From: Anne Pemberton <apembert@erols.com>
Date: Thu, 10 May 2001 19:06:57 -0400
Message-Id: <>
To: "Bailey, Bruce" <Bruce.Bailey@ed.gov>, "'w3c-wai-gl@w3.org'" <w3c-wai-gl@w3.org>

     Glad you like the use of the "click to enlarge" image ... the only
drawback is that the full size is loaded with the page increasing the
download time. If this was the "final" version, I'd create a smaller sample
of the image to load on the page, clicking still to the full sized image.
When the Guidelines specify that illustrations are "required" for
accessibility, this could be a techique to minimize the impact of high
dowload time ... 

	In the next few days when I get time to do it, I'll add the rest of the
illustrations (each page in the 3.1 illustration is a full illustration of
a type of page) and hang it up for review and discussion.

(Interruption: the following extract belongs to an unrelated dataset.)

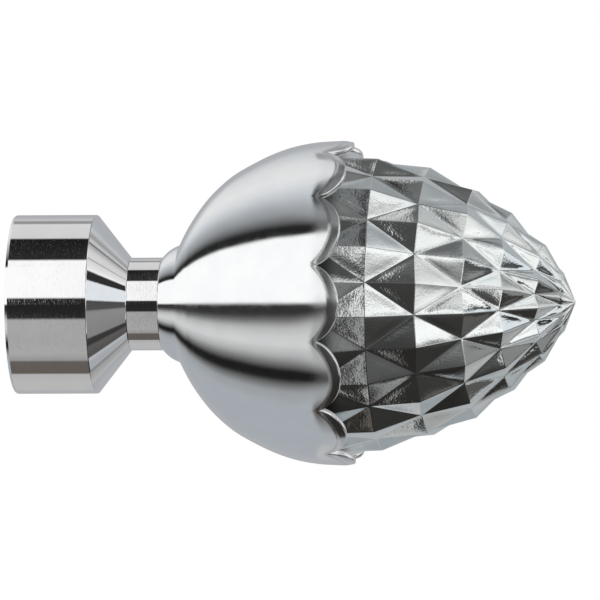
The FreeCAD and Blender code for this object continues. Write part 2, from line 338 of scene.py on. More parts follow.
class Bench:
    """The hand operations that the pieces are made with."""

    @staticmethod
    def pick(piece: bpy.types.Object) -> None:
        """Select one object alone and make it the active one.

        Args:
            piece: The object.
        """
        bpy.ops.object.select_all(action="DESELECT")
        piece.select_set(True)
        bpy.context.view_layer.objects.active = piece

    @staticmethod
    def name(piece: bpy.types.Object, name: str) -> bpy.types.Object:
        """Name an object and its mesh alike, and hand the object back."""
        piece.name = piece.data.name = name
        return piece

    @staticmethod
    def turn(name: str, columns: int, outline: Outline, hollow: bool = True) -> bpy.types.Object:
        """Turn an outline about the X axis, extruding one loop after another.

        Args:
            name: Name of the new piece.
            columns: Faces around the axis.
            outline: Places (x, r) of the loops, in metres, none of them on the axis.
            hollow: Whether the last loop joins the first. A solid bar has its ends filled instead.

        Returns:
            The piece, with its place in its mesh.
        """
        x, r = outline[0]
        bpy.ops.mesh.primitive_circle_add(vertices=columns, radius=r, fill_type="NOTHING",
                                          location=(x, 0, 0), rotation=(0, math.pi / 2, 0))
        bpy.ops.object.transform_apply()
        piece = Bench.name(bpy.context.active_object, name)
        bpy.ops.object.mode_set(mode="EDIT")
        bpy.ops.mesh.select_mode(type="VERT")
        bpy.ops.mesh.select_all(action="SELECT")
        for next_x, next_r in outline[1:] + outline[:1] * hollow:
            bpy.ops.mesh.extrude_region_move(TRANSFORM_OT_translate={"value": (next_x - x, 0, 0)})
            bpy.ops.transform.resize(value=(1, next_r / r, next_r / r), center_override=(next_x, 0, 0))
            x, r = next_x, next_r
        bpy.ops.mesh.select_all(action="SELECT")
        if hollow:
            bpy.ops.mesh.remove_doubles(threshold=MERGE)
        else:
            bpy.ops.mesh.fill_holes(sides=0)
        bpy.ops.mesh.select_all(action="SELECT")
        bpy.ops.mesh.normals_make_consistent(inside=False)
        bpy.ops.object.mode_set(mode="OBJECT")
        return piece

    @staticmethod
    def quarter_round(x: float, r: float, length: float, drop: float, rings: int) -> Outline:
        """Outline of an edge rounded by a quarter of an ellipse, from the face to the side.

        Args:
            x: Where the face is.
            r: Radius of the side.
            length: How far the rounding reaches along the side.
            drop: How far it reaches across the face.
            rings: Steps between the two.

        Returns:
            Places (x, r), the last of them on the side.
        """
        turns = [ring / rings * math.pi / 2 for ring in range(rings + 1)]
        return [(x + length * (1 - math.cos(turn)), r - drop * (1 - math.sin(turn))) for turn in turns]

    @staticmethod
    def move(piece: bpy.types.Object, turns: tuple[float, float, float], x: float = 0.0) -> None:
        """Turn a piece about the origin and carry it along the X axis.

        Args:
            piece: The piece, with its place in its mesh.
            turns: Angles about the three axes, in radians.
            x: How far it is carried.
        """
        Bench.pick(piece)
        piece.rotation_euler = turns
        piece.location = (x, 0, 0)
        bpy.ops.object.transform_apply()

    @staticmethod
    def apply(piece: bpy.types.Object, kind: str, **settings: object) -> None:
        """Add a modifier and apply it.

        Args:
            piece: The object.
            kind: The modifier's type.
            settings: The modifier's own settings.
        """
        Bench.pick(piece)
        modifier = piece.modifiers.new(kind.lower(), kind)
        for name, value in settings.items():
            setattr(modifier, name, value)
        bpy.ops.object.modifier_apply(modifier=modifier.name)

    @staticmethod
    def cut(piece: bpy.types.Object, tool: bpy.types.Object) -> None:
        """Cut one object out of another and throw the tool away."""
        Bench.apply(piece, "BOOLEAN", operation="DIFFERENCE", solver="EXACT", object=tool)
        bpy.data.objects.remove(tool)

    @staticmethod
    def open_with(piece: bpy.types.Object, kind: Element, numbers: Sequence[int]) -> None:
        """Open a piece for editing with only some of its edges or faces selected.

        Args:
            piece: The piece.
            kind: The kind of element to select.
            numbers: Indices of the elements.
        """
        Bench.pick(piece)
        bpy.ops.object.mode_set(mode="EDIT")
        bpy.ops.mesh.select_mode(type=kind.value)
        bpy.ops.mesh.select_all(action="DESELECT")
        bpy.ops.object.mode_set(mode="OBJECT")
        parts = piece.data.edges if kind is Element.EDGE else piece.data.polygons
        for number in numbers:
            parts[number].select = True
        bpy.ops.object.mode_set(mode="EDIT")

    @staticmethod
    def bevel_edges(piece: bpy.types.Object, edges: Sequence[int], width: float, segments: int) -> None:
        """Round chosen edges of a piece.

        Args:
            piece: The piece.
            edges: Indices of the edges.
            width: How far the rounding reaches on each side of an edge.
            segments: Faces across the rounding.
        """
        Bench.open_with(piece, Element.EDGE, edges)
        bpy.ops.mesh.bevel(offset_type="OFFSET", offset=width, segments=segments, profile=0.5,
                           affect="EDGES", clamp_overlap=False)
        bpy.ops.object.mode_set(mode="OBJECT")

    @staticmethod
    def finish(piece: bpy.types.Object, smooth_to: float, finish: Metal, node: str) -> None:
        """Smooth a piece, weigh its normals by area, dress it and put it in its node's place.

        Each piece mirrors the room alone, with no picture of its neighbours.

        Args:
            piece: The finished mesh.
            smooth_to: Sharpest angle in degrees that is still shaded smooth.
            finish: The metal it is made of.
            node: The CAD node that it replaces.
        """
        Bench.pick(piece)
        bpy.ops.object.shade_smooth_by_angle(angle=math.radians(smooth_to))
        Bench.apply(piece, "WEIGHTED_NORMAL", keep_sharp=True)
        piece.data.materials.clear()
        piece.data.materials.append(finish.material())
        piece.visible_glossy = False
        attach(piece, "root")
        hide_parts(node)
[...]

They will fit
into other guidelines outside of G3 .. 


>As I mentioned in my last post, I respectfully disagree.  I don't think
the bulk of illustrations speak for themselves.  I do agree that the
example does demonstrate that even technical documents benefit from the
addition of icons.
>The only way the "consistency" image works is if one looks at the enlarged
version.  This requires a graphic the size of a whole screen.  This is a
helpful illustration, in much the same way that the current techniques
documents includes the occasional picture.  The large consistency graphic
still only supplements the body text.  When it is reduced to a smaller size
(so that it may appear inline with the content) it becomes a useful "visual
bookmark" or icon -- but only because one already has an understanding of
the text!
>I think this kind of illustration is eminently useful.  The concept,
however, might be better served by having a "mock website" that illustrates
these ideas.  On the other hand, the WAI material, and to a lesser degree
the whole W3 site, does attempt to actively "practice what we preach".